- Aim of the task -
What lines of the data hold the string "Blender"? Pull each one out.
• • • •
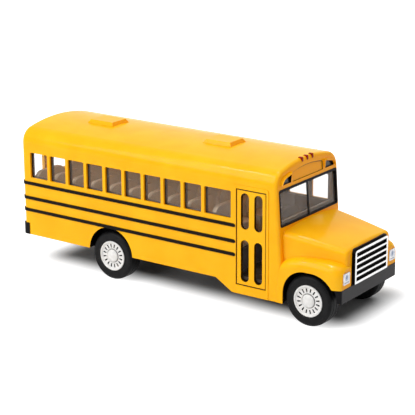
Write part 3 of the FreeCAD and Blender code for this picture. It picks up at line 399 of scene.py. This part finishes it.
# The curve is drawn flat, and its width, height and depth become Y, Z and X.
stand_up = Matrix(((0, 0, 1, visor_front), (1, 0, 0, 0), (0, 1, 0, 0), (0, 0, 0, 1)))
for side_name, sign in (("right", -1), ("left", 1)):
    lip = bpy.data.curves.new("visor_lip", "CURVE")
    lip.dimensions = "2D"
    lip.extrude = visor_half_depth
    lip.bevel_depth = visor_half_thickness
    lip.bevel_resolution = 3
    lip.use_fill_caps = True
    spline = lip.splines.new("POLY")
    spline.points.add(len(visor_points) - 1)
    for point, (y, z) in zip(spline.points, visor_points):
        point.co = (sign * y / 1000, z / 1000, 0, 1)
    visor = bpy.data.objects.new("lamp_visor_" + side_name, lip)
    bpy.context.collection.objects.link(visor)
    bpy.ops.object.select_all(action="DESELECT")
    visor.select_set(True)
    bpy.context.view_layer.objects.active = visor
    bpy.ops.object.convert(target="MESH")
    visor = bpy.context.object
    visor.data.transform(stand_up)
    bpy.ops.object.mode_set(mode="EDIT")
    bpy.ops.mesh.select_all(action="SELECT")
    bpy.ops.mesh.remove_doubles(threshold=1e-6)
    bpy.ops.mesh.normals_make_consistent(inside=False)
    bpy.ops.object.mode_set(mode="OBJECT")
    bpy.ops.object.shade_smooth_by_angle(angle=math.radians(35))
    visor.data.materials.clear()
    visor.data.materials.append(enamel)
    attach(visor, "bus")


# Rub rails: ribs of the same casting, tampo printed in black along their outer faces.
# The print is thin and satin, and warm where the yellow shows through it.
print_black, tree, shader, spot = finish_material(
    "black_tampo_print", ("0C0803", "150F06"), grain_mm=5.0, roughness=0.5, specular=0.08)
relief(tree, shader, spot, grain_mm=0.8, height_mm=0.004, edge_mm=0.2)
for name in ("rub_rails_right", "rub_rails_left"):
    coat_node(name, print_black)


# Windscreen surround and grille surround: the same black, sprayed through a mask.
# It is a little glossier where it lies on the smooth casting.
mask_black, tree, shader, spot = finish_material(
    "black_masked_spray", ("090705", "120E0B"), grain_mm=4.0, roughness=0.35, specular=0.06)
uneven_gloss(tree, shader, spot, grain_mm=3.0, low=0.3, high=0.45)
for name in ("windscreen_seal", "grille_surround"):
    coat_node(name, mask_black)


# Glazing: clear polystyrene mouldings clipped inside the casting, faintly smoked. Light
# goes through almost unchanged, and each sheet lays a thin warm veil over the inside. The
# windscreen is smoked a little more than the rest.
clear_styrene, tree, shader, spot = finish_material(
    "clear_polystyrene", ("D2CAC0", "DED6CC"), grain_mm=30.0, roughness=0.06, specular=0.3)
shader.inputs["Alpha"].default_value = 0.055
for name in ("side_glazing_right", "side_glazing_left", "rear_glazing"):
    coat_node(name, clear_styrene)
screen_styrene, tree, shader, spot = finish_material(
    "clear_polystyrene_screen", ("CAC5C1", "D4CFCB"), grain_mm=30.0, roughness=0.06,
    specular=0.3)
shader.inputs["Alpha"].default_value = 0.15
coat_node("windscreen", screen_styrene)


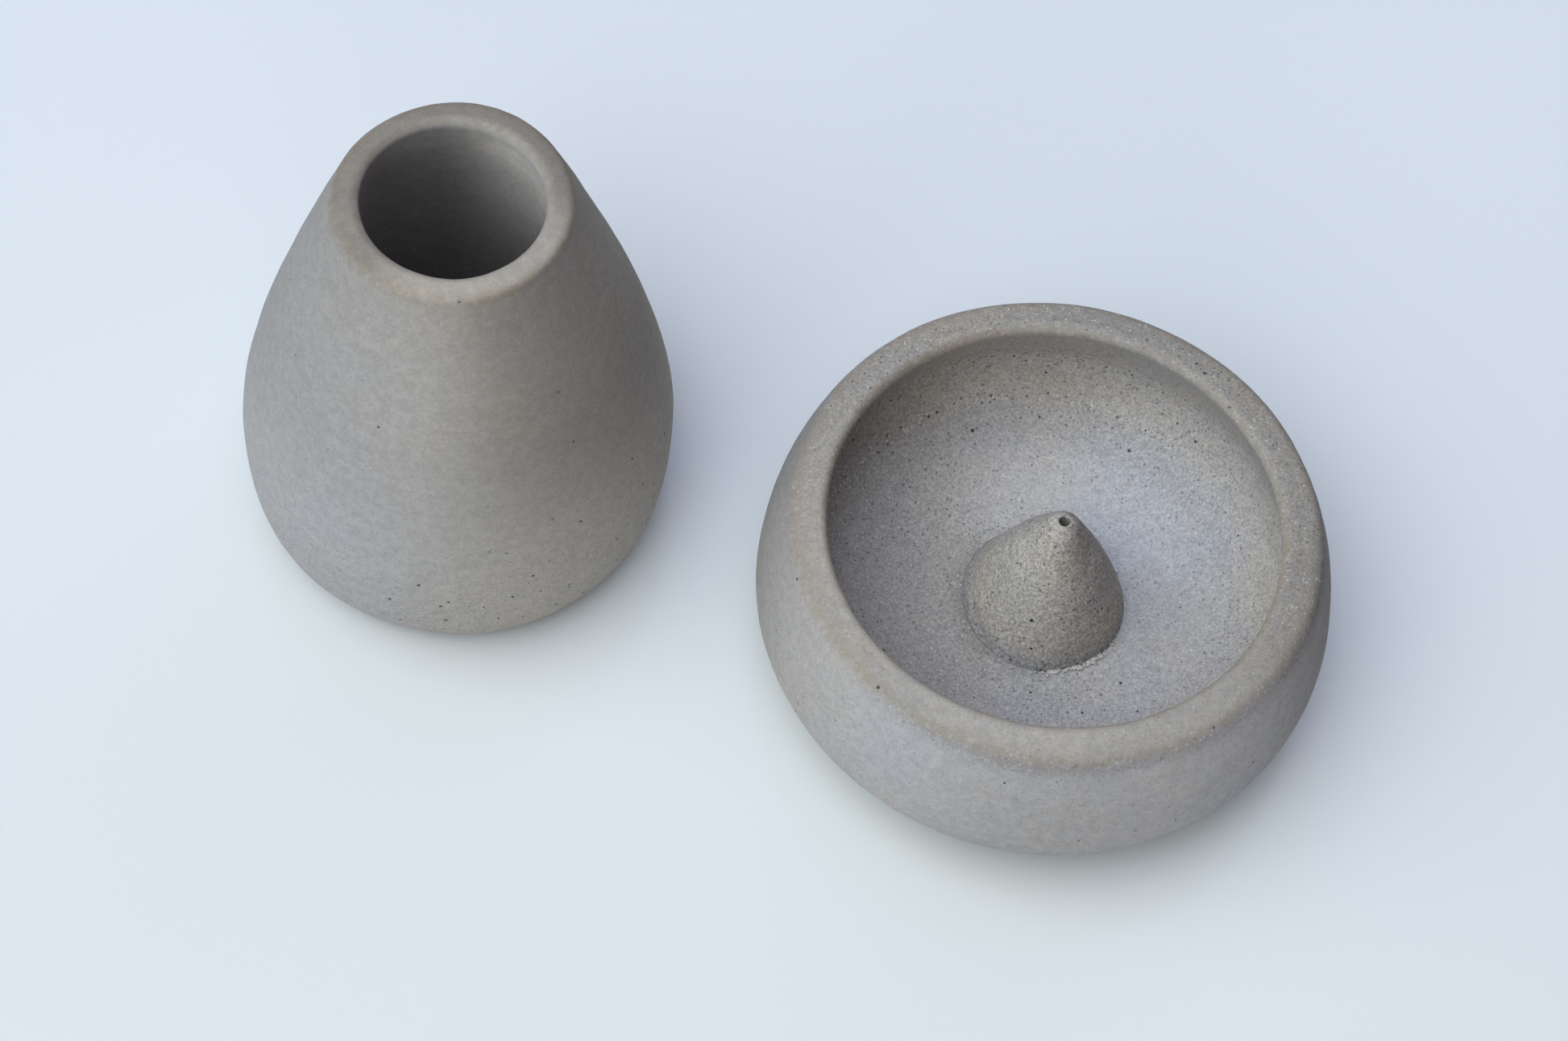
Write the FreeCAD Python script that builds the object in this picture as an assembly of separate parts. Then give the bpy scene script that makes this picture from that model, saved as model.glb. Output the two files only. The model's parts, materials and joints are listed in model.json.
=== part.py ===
import FreeCAD, Part
import math
import os

# A two-piece table set in unglazed stoneware, in millimetres, +Z up.
#   bowl    a low round incense bowl with an in-curving wall and a broad, gently sloping rim
#   cone    the stick holder luted to the middle of the bowl's floor, with a blind hole in its tip
#   vessel  a separate drop-shaped pot with a round mouth, for matches or a stem
# The origin is on the bowl's axis, where its foot meets the table. The vessel stands towards -X.

# Rim and mouth radii are those of a rim's two corners before they are rounded. A pot's height is
# that of its mouth's corner. The outer corner is lower by the rim's drop, so the rim slopes out.

# Bowl, outside
BOWL_HEIGHT = 43.7
BOWL_RADIUS = 55.0
BOWL_BELLY_HEIGHT = 17.0
BOWL_FOOT_RADIUS = 30.0
BOWL_RIM_RADIUS = 49.7
BOWL_RIM_DROP = 1.6
BOWL_RIM_ROUNDING = 2.5
BOWL_BELLY_POWER = 1.8
BOWL_SHOULDER_POWER = 2.0

# Bowl, inside: the hollow is widest below the mouth, and its floor is flat in the middle
BOWL_MOUTH_RADIUS = 41.5
BOWL_HOLLOW_RADIUS = 46.8
BOWL_HOLLOW_HEIGHT = 28.0
BOWL_HOLLOW_POWER = 2.05
BOWL_LIP_POWER = 1.65
BOWL_FLOOR_RADIUS = 18.0
BOWL_FLOOR_HEIGHT = 11.0

# Cone: its axis stands a little off the bowl's, as luted on by hand
CONE_OFFSET_X = 1.3
CONE_OFFSET_Y = 1.5
CONE_TOP_HEIGHT = 41.5
CONE_BASE_RADIUS = 15.4
CONE_SWELL = 1.2
CONE_NOSE_RADIUS = 3.4
CONE_NOSE_ANGLE = 28.0
STICK_HOLE_RADIUS = 1.05
STICK_HOLE_DEPTH = 20.0

# Vessel, outside
VESSEL_X = -115.6
VESSEL_Y = 19.8
VESSEL_HEIGHT = 95.4
VESSEL_RADIUS = 41.4
VESSEL_BELLY_HEIGHT = 25.5
VESSEL_FOOT_RADIUS = 31.0
VESSEL_RIM_RADIUS = 21.4
VESSEL_RIM_DROP = 1.2
VESSEL_RIM_ROUNDING = 2.0
VESSEL_BELLY_POWER = 2.7
VESSEL_SHOULDER_POWER = 1.65

# Vessel, inside: nearly upright at the mouth, and gently wider further down
VESSEL_MOUTH_RADIUS = 16.3
VESSEL_HOLLOW_RADIUS = 29.0
VESSEL_HOLLOW_HEIGHT = 25.0
VESSEL_HOLLOW_POWER = 2.4
VESSEL_LIP_POWER = 1.2
VESSEL_FLOOR_RADIUS = 12.0
VESSEL_FLOOR_HEIGHT = 9.0

# The inner edge of each rim
MOUTH_ROUNDING = 1.6

# Stations worked out along each curve of an outline, and how near a rim's edge has to be
STATIONS = 14
NEAR = 0.01

CENTRE = FreeCAD.Vector(0, 0, 0)
UP = FreeCAD.Vector(0, 0, 1)
OUT = FreeCAD.Vector(1, 0, 0)


def at(radius, height):
    """A point of an outline, which lies in the XZ plane."""
    return FreeCAD.Vector(radius, 0, height)


def straight(start, end):
    return Part.LineSegment(start, end).toShape()


def spline(points, start_direction, end_direction):
    curve = Part.BSplineCurve()
    curve.interpolate(Points=points, InitialTangent=start_direction, FinalTangent=end_direction)
    return curve.toShape()


def base_curve(base, belly, power):
    """A quarter of a superellipse, level where it leaves the base and upright at the belly."""
    points = []
    for i in range(STATIONS):
        angle = 0.5 * math.pi * i / (STATIONS - 1)
        out = math.sin(angle) ** (2 / power)
        down = max(math.cos(angle), 0.0) ** (2 / power)
        radius = base.x + (belly.x - base.x) * out
        height = belly.z - (belly.z - base.z) * down
        points.append(at(radius, height))
    return spline(points, OUT, UP)


def shoulder_curve(belly, rim, power):
    """Upright at the belly, then in to the rim. A power of 2 gives a parabola, less a flatter side."""
    points = []
    for i in range(STATIONS):
        share = i / (STATIONS - 1)
        ease = 2 * share**power - share**2
        radius = belly.x - (belly.x - rim.x) * ease
        height = belly.z + (rim.z - belly.z) * share
        points.append(at(radius, height))
    end_direction = at((rim.x - belly.x) * (2 * power - 2), rim.z - belly.z)
    return spline(points, UP, end_direction)


def turn(edges):
    """The solid that a closed outline sweeps about Z."""
    outline = Part.Wire(Part.__sortEdges__(edges))
    return Part.Face(outline).revolve(CENTRE, UP, 360)


def rounded(solid, corner, radius):
    """The turned solid with the circular edge through that corner of its outline rounded."""
    found = []
    for edge in solid.Edges:
        if isinstance(edge.Curve, Part.Circle):
            circle = at(edge.Curve.Radius, edge.Curve.Center.z)
            if circle.distanceToPoint(corner) < NEAR:
                found.append(edge)
    return solid.makeFillet(radius, found)


def pot(foot, belly, rim, mouth, hollow, floor, powers, rim_rounding):
    """A wall turned about Z: up the outside from the foot, over the rim, and down the inside."""
    belly_power, shoulder_power, lip_power, hollow_power = powers
    floor_centre = at(0, floor.z)
    edges = [
        straight(CENTRE, foot),
        base_curve(foot, belly, belly_power),
        shoulder_curve(belly, rim, shoulder_power),
        straight(rim, mouth),
        shoulder_curve(hollow, mouth, lip_power),
        base_curve(floor, hollow, hollow_power),
        straight(floor, floor_centre),
        straight(floor_centre, CENTRE),
    ]
    solid = rounded(turn(edges), rim, rim_rounding)
    return rounded(solid, mouth, MOUTH_ROUNDING)


def bowl():
    return pot(
        foot=at(BOWL_FOOT_RADIUS, 0),
        belly=at(BOWL_RADIUS, BOWL_BELLY_HEIGHT),
        rim=at(BOWL_RIM_RADIUS, BOWL_HEIGHT - BOWL_RIM_DROP),
        mouth=at(BOWL_MOUTH_RADIUS, BOWL_HEIGHT),
        hollow=at(BOWL_HOLLOW_RADIUS, BOWL_HOLLOW_HEIGHT),
        floor=at(BOWL_FLOOR_RADIUS, BOWL_FLOOR_HEIGHT),
        powers=(BOWL_BELLY_POWER, BOWL_SHOULDER_POWER, BOWL_LIP_POWER, BOWL_HOLLOW_POWER),
        rim_rounding=BOWL_RIM_ROUNDING,
    )


def nose_point(angle):
    """A point of the cone's round nose, at an angle above level from the nose's centre."""
    centre_height = CONE_TOP_HEIGHT - CONE_NOSE_RADIUS
    radians = math.radians(angle)
    return at(
        CONE_NOSE_RADIUS * math.cos(radians), centre_height + CONE_NOSE_RADIUS * math.sin(radians)
    )


def flank(base, top):
    """Nearly straight from the base up to the nose, swelled towards the base."""
    points = []
    for i in range(STATIONS):
        share = i / (STATIONS - 1)
        swell = 4 * CONE_SWELL * share * (1 - share) ** 2
        radius = base.x + (top.x - base.x) * share + swell
        points.append(at(radius, base.z + (top.z - base.z) * share))
    start_direction = at(top.x - base.x + 4 * CONE_SWELL, top.z - base.z)
    nose_tangent = math.radians(CONE_NOSE_ANGLE)
    end_direction = at(-math.sin(nose_tangent), math.cos(nose_tangent))
    return spline(points, start_direction, end_direction)


def cone():
    """Turned about its own axis, bored from the tip, then moved to its place on the floor."""
    base_centre = at(0, BOWL_FLOOR_HEIGHT)
    base = at(CONE_BASE_RADIUS, BOWL_FLOOR_HEIGHT)
    nose_start = nose_point(CONE_NOSE_ANGLE)
    nose_middle = nose_point(0.5 * (CONE_NOSE_ANGLE + 90))
    tip = at(0, CONE_TOP_HEIGHT)
    edges = [
        straight(base_centre, base),
        flank(base, nose_start),
        Part.Arc(nose_start, nose_middle, tip).toShape(),
        straight(tip, base_centre),
    ]
    hole_bottom = at(0, CONE_TOP_HEIGHT - STICK_HOLE_DEPTH)
    hole = Part.makeCylinder(STICK_HOLE_RADIUS, STICK_HOLE_DEPTH, hole_bottom, UP)
    shape = turn(edges).cut(hole)
    shape.translate(FreeCAD.Vector(CONE_OFFSET_X, CONE_OFFSET_Y, 0))
    return shape


def vessel():
    shape = pot(
        foot=at(VESSEL_FOOT_RADIUS, 0),
        belly=at(VESSEL_RADIUS, VESSEL_BELLY_HEIGHT),
        rim=at(VESSEL_RIM_RADIUS, VESSEL_HEIGHT - VESSEL_RIM_DROP),
        mouth=at(VESSEL_MOUTH_RADIUS, VESSEL_HEIGHT),
        hollow=at(VESSEL_HOLLOW_RADIUS, VESSEL_HOLLOW_HEIGHT),
        floor=at(VESSEL_FLOOR_RADIUS, VESSEL_FLOOR_HEIGHT),
        powers=(VESSEL_BELLY_POWER, VESSEL_SHOULDER_POWER, VESSEL_LIP_POWER, VESSEL_HOLLOW_POWER),
        rim_rounding=VESSEL_RIM_ROUNDING,
    )
    shape.translate(FreeCAD.Vector(VESSEL_X, VESSEL_Y, 0))
    return shape


def write(name, shape):
    """Each node holds one solid, and its file has the node's name."""
    solid = shape.Solids[0]
    print(name, "solids", len(shape.Solids), "valid", solid.isValid(), "mm3", round(solid.Volume))
    solid.exportStep(os.path.join("parts", name + ".step"))


os.makedirs("parts", exist_ok=True)
write("bowl", bowl())
write("cone", cone())
write("vessel", vessel())
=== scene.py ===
import json
import math
import random
from collections import namedtuple

import bpy
import numpy as np
from mathutils import Matrix, Vector, noise


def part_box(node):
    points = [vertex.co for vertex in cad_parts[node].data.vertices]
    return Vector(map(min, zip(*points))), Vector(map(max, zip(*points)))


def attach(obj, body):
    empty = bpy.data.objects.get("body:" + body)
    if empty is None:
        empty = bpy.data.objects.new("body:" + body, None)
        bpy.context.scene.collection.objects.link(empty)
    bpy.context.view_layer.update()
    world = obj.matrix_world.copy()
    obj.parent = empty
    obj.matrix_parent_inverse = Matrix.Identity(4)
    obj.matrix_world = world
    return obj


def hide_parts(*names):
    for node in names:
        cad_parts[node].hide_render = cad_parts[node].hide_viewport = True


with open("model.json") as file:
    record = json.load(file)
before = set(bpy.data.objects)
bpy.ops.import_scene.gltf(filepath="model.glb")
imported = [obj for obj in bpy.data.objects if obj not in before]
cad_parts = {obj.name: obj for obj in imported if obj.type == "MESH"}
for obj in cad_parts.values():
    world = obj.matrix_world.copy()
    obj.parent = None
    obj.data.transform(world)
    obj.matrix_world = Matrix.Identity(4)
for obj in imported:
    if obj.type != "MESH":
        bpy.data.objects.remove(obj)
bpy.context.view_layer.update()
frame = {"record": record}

# Everything is in metres. The two pots and the cone are turned about upright axes from the same
# outlines as their CAD nodes, with the small unevenness of hand-turned clay added to them.
MM = 0.001
TAU = 2 * math.pi
SEED = 7


# ---------------------------------------------------------------------------------------------
# Outlines: lists of (radius, height), as turned on a wheel
# ---------------------------------------------------------------------------------------------

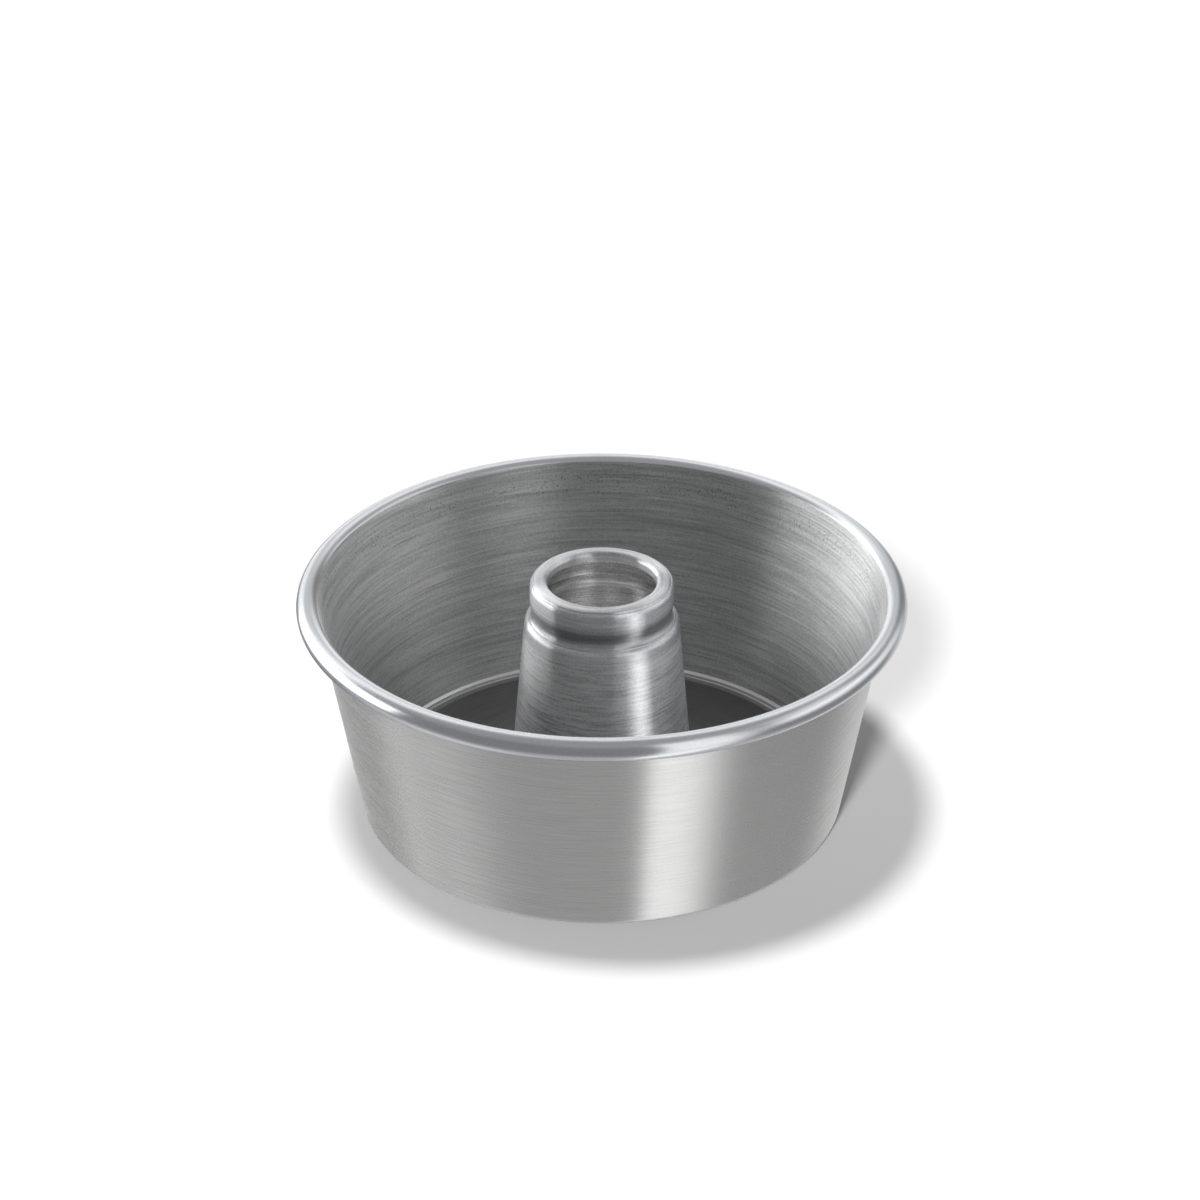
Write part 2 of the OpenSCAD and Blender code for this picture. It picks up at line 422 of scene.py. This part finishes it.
def aluminium(name, colour, roughness, drawn_out, rings, bands, grains, bump_depth,
              ring_rate=2000.0, band_rate=150.0, streak_rate=40.0, sign=1.0, seed=0.0,
              dark_line=None, pits=None, painted_shade=None):
    """rings, bands and grains are the share by which they lighten and darken the metal.
    dark_line is the height of a thin dark line drawn into the colour. Pits lie between the
    two heights of pits.
    painted_shade darkens the metal as painted shade between its first two heights, and the
    third softens the ends."""
    material = bpy.data.materials.new(name)
    material.use_nodes = True
    tree = material.node_tree
    tree.nodes.clear()
    marks = add(tree, "ShaderNodeGroup", node_tree=grain)
    for label, value in (("Radius Sign", sign), ("Streaks per Metre", streak_rate),
                         ("Rings per Metre", ring_rate), ("Bands per Metre", band_rate),
                         ("Seed", seed)):
        marks.inputs[label].default_value = value
    ring_tone = spread(tree, marks.outputs["Rings"], 1 - rings, 1 + rings)
    band_tone = spread(tree, marks.outputs["Bands"], 1 - bands, 1 + bands)
    grain_tone = spread(tree, marks.outputs["Grain"], 1 - grains, 1 + grains)
    tone = calc(tree, "MULTIPLY", calc(tree, "MULTIPLY", ring_tone, band_tone), grain_tone)
    # A thin dark line drawn into the colour at one height
    if dark_line:
        line = height_band(tree, dark_line, dark_line + DARK_LINE_WIDTH, DARK_LINE_BLUR)
        tone = darkened(tree, tone, line, DARK_LINE_SHARE)
    if pits:
        deep = result(add(tree, "ShaderNodeMapRange",
                          {"Value": marks.outputs["Grain"], "From Min": PIT_START,
                           "From Max": PIT_FULL}))
        pitted = calc(tree, "MULTIPLY", deep, height_band(tree, *pits, PIT_BLUR))
        tone = darkened(tree, tone, pitted, PIT_SHARE)
    # Painted shade: the colour is darkened between two heights
    if painted_shade:
        tone = darkened(tree, tone, height_band(tree, *painted_shade), PAINTED_SHADE_SHARE)
    tinted = add(tree, "ShaderNodeVectorMath", {0: (*colour,), 1: tone},
                 operation="MULTIPLY")
    rough = spread(tree, marks.outputs["Rings"],
                   roughness * (1 + ROUGH_SHARE), roughness * (1 - ROUGH_SHARE))
    bump = add(tree, "ShaderNodeBump",
               {"Strength": 1.0, "Distance": bump_depth, "Height": marks.outputs["Rings"]})
    shader = add(tree, "ShaderNodeBsdfPrincipled",
                 {"Base Color": result(tinted), "Metallic": 1.0, "Roughness": rough,
                  "Anisotropic": drawn_out, "Anisotropic Rotation": 0.25,
                  "Normal": result(bump)})
    add(tree, "ShaderNodeOutputMaterial", {"Surface": result(shader)})
    print("material", name, "with", len(tree.nodes), "nodes")
    return material


# %% [markdown]
# Each part of the pan was finished in another way. The rim is nearly polished, the
# outside is brushed fine and even, and the inside is left as the spinning tool made it.
# Painted maps could hold all this, but a few named amounts are easier to change.

# %%  Finishes of the three pieces
# The rim's bead gets painted shade on its underside, between 70 and 72.3 mm
rim_polish = aluminium(
    "rim polish", (0.84, 0.865, 0.9), roughness=0.23, drawn_out=0.8, rings=0.04,
    bands=0.03, grains=0.03, bump_depth=2e-6, streak_rate=30, ring_rate=900, seed=1,
    painted_shade=(70 * MM, 72.3 * MM, 0.6 * MM))
# The outside wall has a thin dark line drawn round it at 68.9 mm, just below the bead
outside_brush = aluminium(
    "outside brush", (0.83, 0.83, 0.825), roughness=0.27, drawn_out=0.95, rings=0.02,
    bands=0.015, grains=0.01, bump_depth=1.2e-6, streak_rate=60, ring_rate=1600, seed=2,
    dark_line=68.9 * MM)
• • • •
- Output for this exercise -
Write part 3 of the FreeCAD and Blender code for this picture. It picks up at line 399 of scene.py. This part finishes it.
Write part 2 of the OpenSCAD and Blender code for this picture. It picks up at line 422 of scene.py. This part finishes it.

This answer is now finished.